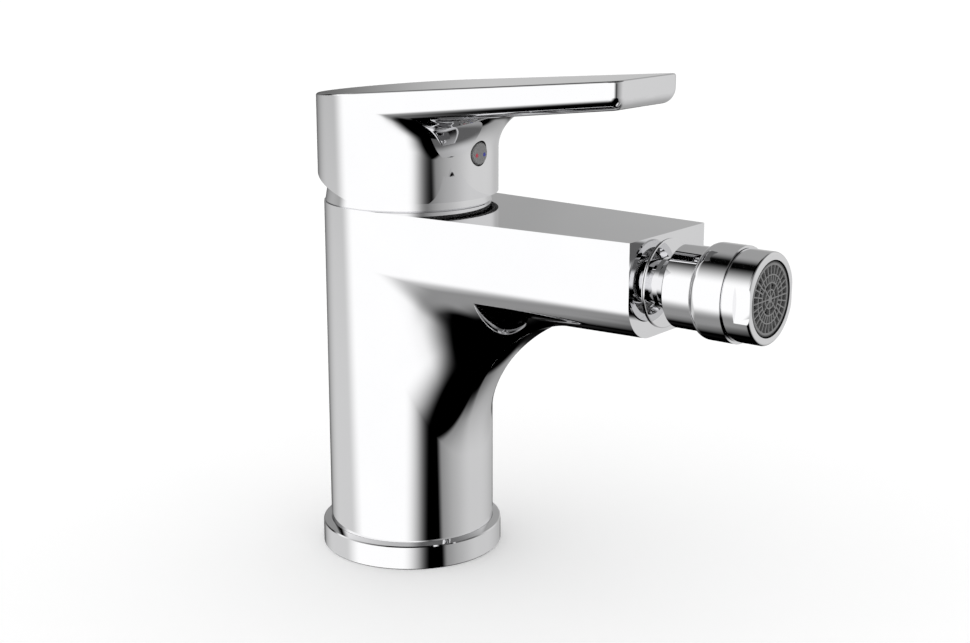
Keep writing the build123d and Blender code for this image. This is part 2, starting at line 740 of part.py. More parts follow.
def make_lever():
    """Lever: hollow cap with a tapered arm, a hub for the stem, ribs and the screw boss."""
    blend = ArmBlend(cap_radius, lever_tip, lever_half_width, lever_underside, lever_underside_angle,
                     lever_corner_radius, lever_blend_radius)
    slope = math.tan(math.radians(lever_top_angle))
    raw_top = lever_top + lever_tip * slope + overrun
    lever = blend.solid(cap_foot, raw_top)
    top_plane = Plane(origin=(0, 0, lever_top), x_dir=(1, 0, slope), z_dir=(-slope, 0, 1))
    lever = split(lever, top_plane, keep=Keep.BOTTOM)
    rear_slope = math.tan(math.radians(cap_rear_cut_angle))
    cut_plane = Plane(origin=(0, 0, cap_foot), x_dir=(1, 0, -rear_slope), z_dir=(rear_slope, 0, 1))
    lever = split(lever, cut_plane, keep=Keep.TOP)
    lever = fillet(tip_uprights(lever), lever_tip_corner)
    lever = fillet(lever.faces().sort_by(Axis.Z)[-1].edges(), lever_edge)
    inner_radius = cap_radius - cap_wall
    lever -= upright(0, 0, inner_radius, cap_foot - overrun, cap_ceiling)
    socket_half = stem_width / 2 + sliding_gap
    hub_half = socket_half + hub_wall
    lever += block((-hub_half, hub_half), (-hub_half, hub_half), (hub_foot, cap_ceiling))
    half_rib = rib_thickness / 2
    wall_middle = cap_radius - cap_wall / 2
    lever += block((-wall_middle, 0), (-half_rib, half_rib), (rib_foot, cap_ceiling))
    lever += block((-half_rib, half_rib), (-wall_middle, wall_middle), (rib_foot, cap_ceiling))
    lever += lengthwise(0, screw_height, screw_boss_radius, socket_half, wall_middle)
    socket_top = stem_top + sliding_gap
    lever -= block((-socket_half, socket_half), (-socket_half, socket_half), (hub_foot - overrun, socket_top))
    thread_end = socket_half + screw_length
    plug_back = plug_face_x - plug_length
    lever -= lengthwise(0, screw_height, screw_radius + running_gap, 0, thread_end)
    lever -= lengthwise(0, screw_height, screw_access_radius, thread_end, plug_back)
    lever -= lengthwise(0, screw_height, plug_radius + running_gap, plug_back, cap_radius + overrun)
    return lever


def tip_uprights(lever):
    """The two upright edges at the arm's tip."""
    edges = [edge for edge in lever.edges() if edge.geom_type == GeomType.LINE]
    level = lever_tip - running_gap
    return [edge for edge in edges if min((edge @ 0).X, (edge @ 1).X) > level and abs((edge % 0).Z) > 0.99]


def make_grub_screw():
    """Hexagon socket grub screw that clamps the stem."""
    start = stem_width / 2 + running_gap
    end = start + screw_length
    screw = lengthwise(0, screw_height, screw_radius, start, end)
    seat = Plane(origin=(end - screw_socket_depth, 0, screw_height), x_dir=(0, 1, 0), z_dir=(1, 0, 0))
    hexagon = RegularPolygon(screw_socket_across / 2, 6, major_radius=False)
    return screw - seat * extrude(hexagon, screw_socket_depth + overrun)


def make_indicator_plug():
    """Stepped round plug over the grub screw, with two blind holes for the colour marks."""
    plug = lengthwise(0, screw_height, plug_radius - plug_head_step, plug_face_x - plug_length, plug_face_x)
    plug = chamfer(plug.edges().sort_by(Axis.X)[-1], plug_edge)
    plug += lengthwise(0, screw_height, plug_radius, plug_face_x - plug_length, plug_face_x - plug_head_length)
    for side in (-1, 1):
        plug -= lengthwise(side * mark_spread, screw_height - mark_drop, mark_radius,
                           plug_face_x - mark_depth, plug_face_x + overrun)
    return plug


def make_mark(side):
    """Small round colour mark set in the plug."""
    return lengthwise(side * mark_spread, screw_height - mark_drop, mark_radius,
                      plug_face_x - mark_depth, plug_face_x + mark_proud)


def make_ball_stem():
    """Threaded tail, flange, neck and hollow ball that carry the swivelling outlet."""
    flange_front = spout_tip + flange_thickness
    step_front = flange_front + step_thickness
    tail_end = spout_tip - tail_length
    undercut_end = spout_tip + flange_undercut_length
    undercut_radius = flange_radius - flange_undercut_depth
    inner_edge = flange_radius - flange_edge
    shank = outlet_turned(
        (tail_end, 0), (tail_end, tail_radius), (spout_tip, tail_radius), (spout_tip, undercut_radius),
        (undercut_end, undercut_radius), (undercut_end, flange_radius),
        (flange_front - flange_edge, flange_radius), (flange_front, inner_edge), (flange_front, step_radius),
        (step_front, step_radius), (step_front, joint_neck_radius), (joint_ball_x, joint_neck_radius),
        (joint_ball_x, 0))
    ball = Pos(joint_ball_x, 0, outlet_height) * Sphere(joint_ball_radius)
    ball = split(ball, Plane.YZ.offset(joint_ball_x + joint_ball_flat), keep=Keep.BOTTOM)
    stem = shank + ball
    bore_end = joint_ball_x + joint_ball_radius
    return stem - lengthwise(0, outlet_height, tail_bore_radius, tail_end - overrun, bore_end)


def make_outlet_seal():
    """Seal ring under the flange."""
    start = spout_tip - outlet_seal_thickness
    return outlet_turned((start, outlet_seal_inner_radius), (spout_tip, outlet_seal_inner_radius),
                         (spout_tip, outlet_seal_outer_radius), (start, outlet_seal_outer_radius))


def make_seat_ring(start, end):
    """Plastic seat ring: a zone of a spherical shell round the ball."""
    inner = ball_zone(joint_ball_radius + seat_gap, start, end)
    outer = ball_zone(joint_ball_radius + seat_gap + seat_thickness, start, end)
    return outlet_profile(inner, Line(inner @ 1, outer @ 1), outer, Line(outer @ 0, inner @ 0))


def sphere_radius_at(x):
    """Radius of the seat cavity's sphere in the plane at x."""
    return math.sqrt(cavity_radius**2 - (x - joint_ball_x) ** 2)


def make_swivel_nut():
    """Rear half of the socket: it keeps the ball in and screws into the sleeve."""
    lip = ball_zone(cavity_radius, nut_lip_angle, 90)
    base = outlet_height
    shoulder = sleeve_rear_x - running_gap
    rest = Polyline(
        lip @ 1, (nut_front_x, base + cavity_radius), (nut_front_x, base + nut_tail_radius),
        (shoulder, base + nut_tail_radius), (shoulder, base + nut_radius),
        (nut_rear_x + nut_edge, base + nut_radius), (nut_rear_x, base + nut_radius - nut_edge),
        (nut_rear_x, base + nut_mouth_radius), lip @ 0)
    return outlet_profile(lip, *rest.edges())


def make_swivel_sleeve():
    """Front half of the socket, with the thread for the aerator."""
    base = outlet_height
    start = nut_front_x + running_gap
    start_turn = math.degrees(math.acos((joint_ball_x - start) / cavity_radius))
    end_turn = math.degrees(math.acos((joint_ball_x - sleeve_web_x) / cavity_radius))
    bowl = ball_zone(cavity_radius, start_turn, end_turn)
    thread = nut_tail_radius + running_gap
    shoulder_x = sleeve_rear_x + sleeve_shoulder_length
    front = Polyline(
        bowl @ 1, (sleeve_thread_x, base + sphere_radius_at(sleeve_web_x)),
        (sleeve_thread_x, base + sleeve_thread_radius), (sleeve_front_x, base + sleeve_thread_radius),
        (sleeve_front_x, base + sleeve_radius), (shoulder_x, base + sleeve_radius))
    shoulder = TangentArc((shoulder_x, base + sleeve_radius), (sleeve_rear_x, base + nut_radius),
                          tangent=(-1, 0))
    rear = Polyline((sleeve_rear_x, base + nut_radius), (sleeve_rear_x, base + thread),
                    (start, base + thread), bowl @ 0)
    return outlet_profile(bowl, *front.edges(), shoulder, *rear.edges())


def make_aerator_washer():
    """Washer between sleeve and aerator housing."""
    outer = sleeve_thread_radius - sliding_gap
    inner = outer - washer_width
    return outlet_turned((sleeve_thread_x, inner), (washer_end_x, inner),
                         (washer_end_x, outer), (sleeve_thread_x, outer))


def make_aerator_housing():
    """Threaded housing with a rounded rim and two wrench flats."""
    start = washer_end_x
    thread = sleeve_thread_radius - sliding_gap
    housing = outlet_turned(
        (start, aerator_seat_radius), (aerator_seat_x, aerator_seat_radius),
        (aerator_seat_x, aerator_bore_radius), (aerator_front_x, aerator_bore_radius),
        (aerator_front_x, aerator_radius), (aerator_rear_x, aerator_radius),
        (aerator_rear_x, thread), (start, thread))
    rim = housing.edges().filter_by(GeomType.CIRCLE).sort_by(Axis.X)[-2:]
    housing = fillet(rim.sort_by(SortBy.RADIUS)[-1], aerator_edge)
    flat = aerator_radius - wrench_depth
    flat_x = aerator_rear_x + wrench_flat_reach
    far = aerator_radius + overrun
    for side in (-1, 1):
        housing -= block((flat_x, aerator_front_x + overrun), sorted((side * flat, side * far)),
                         (outlet_height - far, outlet_height + far))
    return housing


def grid_ring(radius):
    """One ring of the aerator's grid."""
    half = grid_bar / 2
    back = insert_front_x - grid_thickness
    return outlet_turned((back, radius - half), (insert_front_x, radius - half),
                         (insert_front_x, radius + half), (back, radius + half))


def grid_spokes(count, inner, outer):
    """Radial bars of the aerator's grid between two radii."""
    half = grid_bar / 2
    bar = block((insert_front_x - grid_thickness, insert_front_x), (-half, half), (inner, outer))
    turn_step = 360 / count
    return [Pos(0, 0, outlet_height) * Rot(turn_step * k, 0, 0) * bar for k in range(count)]


def make_aerator_insert():
    """Plastic insert: a tube with a rear flange and a front grid of rings and spokes."""
    back = insert_front_x - grid_thickness
    bore = insert_bore_radius
    flange = aerator_bore_radius - sliding_gap
    flange_end = aerator_seat_x + insert_flange_thickness
    insert = outlet_turned(
        (aerator_seat_x, bore), (insert_front_x, bore), (insert_front_x, insert_radius),
        (flange_end, insert_radius), (flange_end, flange), (aerator_seat_x, flange))
    ring_radii = [insert_radius * share for share in grid_ring_shares]
    middle_ring = ring_radii[1]
    bars = grid_spokes(grid_inner_spokes, 0, middle_ring)
    bars += grid_spokes(grid_outer_spokes, middle_ring, bore + insert_wall / 2)
    rings = [grid_ring(radius) for radius in ring_radii]
    hub = lengthwise(0, outlet_height, grid_hub_radius, back, insert_front_x)
    return insert + rings + [hub] + bars


def make_flow_plate():
    """Perforated plate that splits the jet at the back of the insert."""
    end = aerator_seat_x + flow_plate_thickness
    plate = lengthwise(0, outlet_height, insert_bore_radius - running_gap, aerator_seat_x, end)
    turn_step = 2 * math.pi / flow_hole_count
    hole_circle = insert_bore_radius * flow_hole_circle_share
    for k in range(flow_hole_count):
        y = hole_circle * math.cos(turn_step * k)
        z = outlet_height + hole_circle * math.sin(turn_step * k)
        plate -= lengthwise(y, z, flow_hole_radius, aerator_seat_x - overrun, end + overrun)
    return plate


def make_aerator_screens():
    """Two fine screens in the insert, one behind the other."""
    radius = insert_bore_radius - running_gap
    start = aerator_seat_x + flow_plate_thickness
    discs = []
    for k in (1, 2):
        front = start + screen_spacing * k
        discs.append(lengthwise(0, outlet_height, radius, front - screen_thickness, front).solid())
    return Compound(children=discs)


def make_all():
    """Every piece by its name."""
    return {
        "body": make_body(),
        "base_ring": make_base_ring(),
        "base_gasket": make_base_gasket(),
        "dome_collar": make_dome_collar(),
        "cartridge_nut": make_cartridge_nut(),
        "cartridge_housing": make_cartridge_housing(),
        "cartridge_base": make_cartridge_base(),
        "port_seals": seal_rings(pocket_floor, port_seal_thickness),
        "disc_seals": seal_rings(plate_top - disc_seal_thickness, disc_seal_thickness),
        "fixed_disc": make_fixed_disc(),
        "moving_disc": make_moving_disc(),
        "disc_carrier": make_disc_carrier(),
        "cartridge_rotor": make_cartridge_rotor(),
        "rotor_seal": make_rotor_seal(),
        "stem": make_stem(),
        "stem_pin": cross_pin(pin_radius, pin_half_length),
        "lever": make_lever(),
        "grub_screw": make_grub_screw(),
        "indicator_plug": make_indicator_plug(),
        "hot_mark": make_mark(-1),
        "cold_mark": make_mark(1),
        "ball_stem": make_ball_stem(),
        "outlet_seal": make_outlet_seal(),
        "rear_seat_ring": make_seat_ring(rear_seat_start_angle, rear_seat_end_angle),
        "front_seat_ring": make_seat_ring(front_seat_start_angle, front_seat_end_angle),
        "swivel_nut": make_swivel_nut(),
        "swivel_sleeve": make_swivel_sleeve(),
        "aerator_washer": make_aerator_washer(),
        "aerator_housing": make_aerator_housing(),
        "aerator_insert": make_aerator_insert(),
        "flow_plate": make_flow_plate(),
        "aerator_screens": make_aerator_screens(),
    }


os.makedirs("parts", exist_ok=True)
for name, piece in make_all().items():
    export_step(piece, f"parts/{name}.step")
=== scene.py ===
import math
from collections import namedtuple

import bpy
import numpy as np
from mathutils import Matrix, Vector


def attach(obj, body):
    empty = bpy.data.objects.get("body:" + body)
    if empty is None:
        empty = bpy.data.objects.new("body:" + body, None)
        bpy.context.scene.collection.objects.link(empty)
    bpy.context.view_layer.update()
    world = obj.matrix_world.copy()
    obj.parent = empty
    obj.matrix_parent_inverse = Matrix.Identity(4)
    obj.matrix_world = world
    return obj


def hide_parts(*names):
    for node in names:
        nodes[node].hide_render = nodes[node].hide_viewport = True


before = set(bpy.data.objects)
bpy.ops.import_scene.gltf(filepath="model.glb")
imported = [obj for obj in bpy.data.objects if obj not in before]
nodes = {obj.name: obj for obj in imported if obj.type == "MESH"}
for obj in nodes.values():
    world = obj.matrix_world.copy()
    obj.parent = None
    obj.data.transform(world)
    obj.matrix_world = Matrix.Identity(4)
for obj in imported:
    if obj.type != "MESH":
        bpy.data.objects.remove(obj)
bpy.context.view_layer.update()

MM = 0.001

# The camera looks across the spout's near side, a little from above.
CAMERA_TURN = math.radians(37.956)
CAMERA_RISE = math.radians(13.901)
CAMERA_PLACE = Vector((288.29, -334.60, 174.81)) * MM
SENSOR_WIDTH = 36.0
PHOTO_WIDTH = 970
FOCAL_PIXELS = 1579.86

# Light levels, where 1 is white.
BACKGROUND_LEVEL = 0.99
DAYLIGHT_LEVEL = 1.05
SURROUND_LEVEL = 0.13
FLOOR_HALF = 4.0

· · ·

> [Task goal]: Where a line in the material contains "body", copy that line.

> [Solution for this task]:
        "body": make_body(),
def attach(obj, body):
    empty = bpy.data.objects.get("body:" + body)
        empty = bpy.data.objects.new("body:" + body, None)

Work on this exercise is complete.